A mais nova banda que a Factory estava tentando emplacar, os Happy Mondays, chegavam à cena com uma mistura picante e divertida de rock e dance music, algo de barulhento e colorido, estranho e groovoso, definitivamente novo. Numa Manchester que via os comprimidos de ecstasy se multiplicando aos milhares e as gangues de traficantes guerreando nas ruas, nasceram dois discos clássicos - "Pills, Thrills and Bellyaches" e "Stone Roses" - que marcaram a história do rock inglês e puxaram todos os holofotes do mundo para a louca Manchester. Ela se tornou o centro do universo: as melhores drogas, as melhores boates, as melhores bandas, as melhores festas, as minas mais gatas, as modas mais bizarras, estavam todas ali. Ao mesmo tempo, percebeu-se que colocar uma banda pra tocar não era tão importante: um D.J. soltando a tecneira era o que bastava. Tony Wilson se gaba para as câmeras de que foi dentro da Hacienda que aconteceu o momento histórico: o nascimento da cultura rave, a beatificação da batida, o endeusamento do ecstasy e das festas que duram dias. Shaun Ryder, líder dos Happy Mondays, se tornou uma espécie de profeta da nova Era, vivendo até o limite na base do excesso nas drogas e no esquema do festa-24-horas-por-dia.
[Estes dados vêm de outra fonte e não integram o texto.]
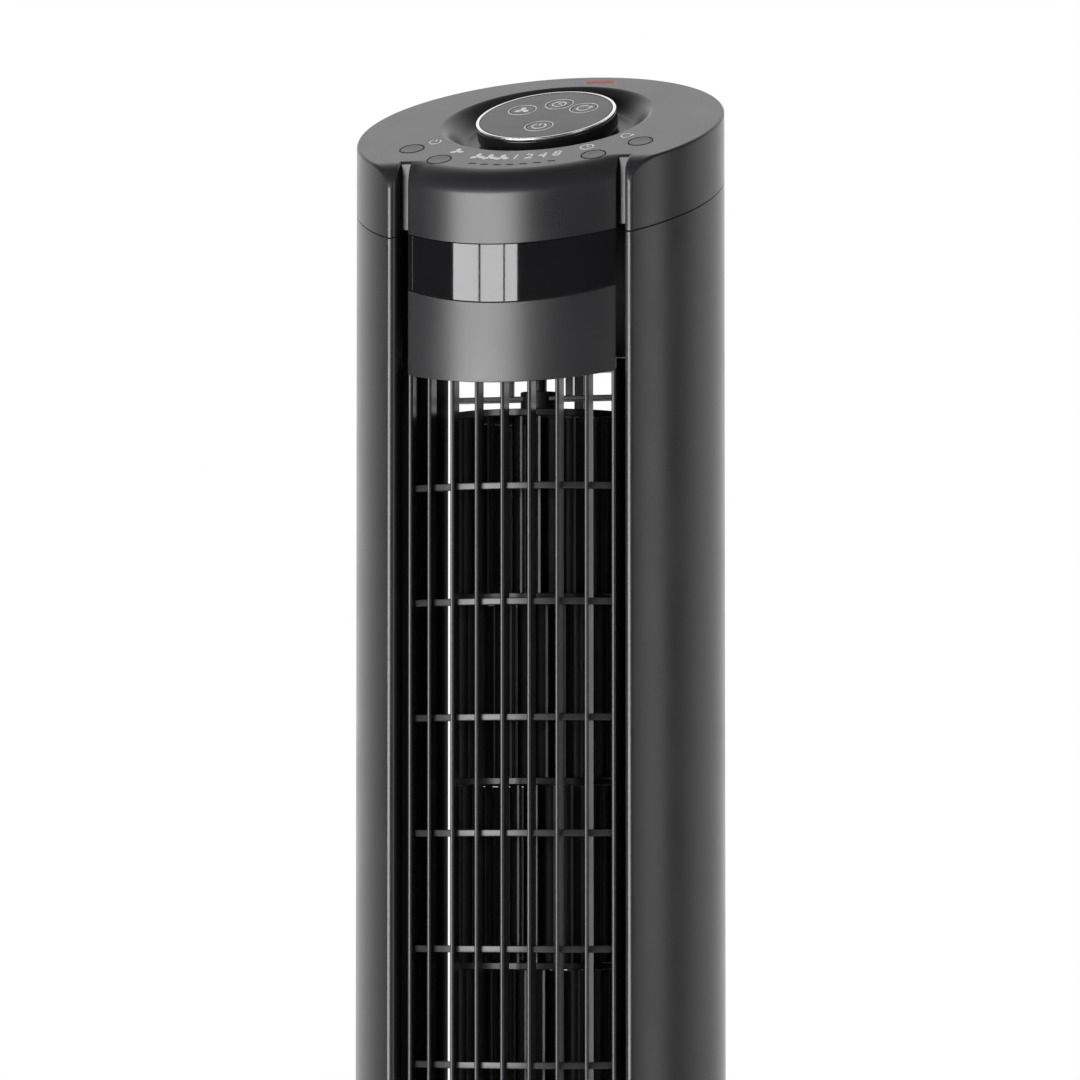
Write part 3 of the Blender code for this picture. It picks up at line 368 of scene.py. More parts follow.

A coisa, claro, não podia durar por muito tempo. Os Mondays só deixaram um disco realmente fodão, os Stone Roses só dois, e toda a cena Madchester virou história.

Apesar de totalmente baseado em fatos reais, 24 Hour party People não é um documentário, mas uma reconstrução ficcional de uma época do rock que merecia ser retratada no cinema. Hilário vezes sem conta e munido de uma trilha sonora muito adequada ao espírito do filme, 24 Hour... é um dos melhores filmes de rock que eu já vi, talvez mais foda do que os muito mais renomados e conhecidos Quase Famosos, Velvet Goldmine e Escola de Rock. Se bem que decapite o realismo em certos momentos e se entregue à construção de mitos, o filme de Winterbottom empolga, instrui, diverte e deixa para a posteridade um retrato fiel desses cerca de vinte anos históricos da música pop na Louca Manchester.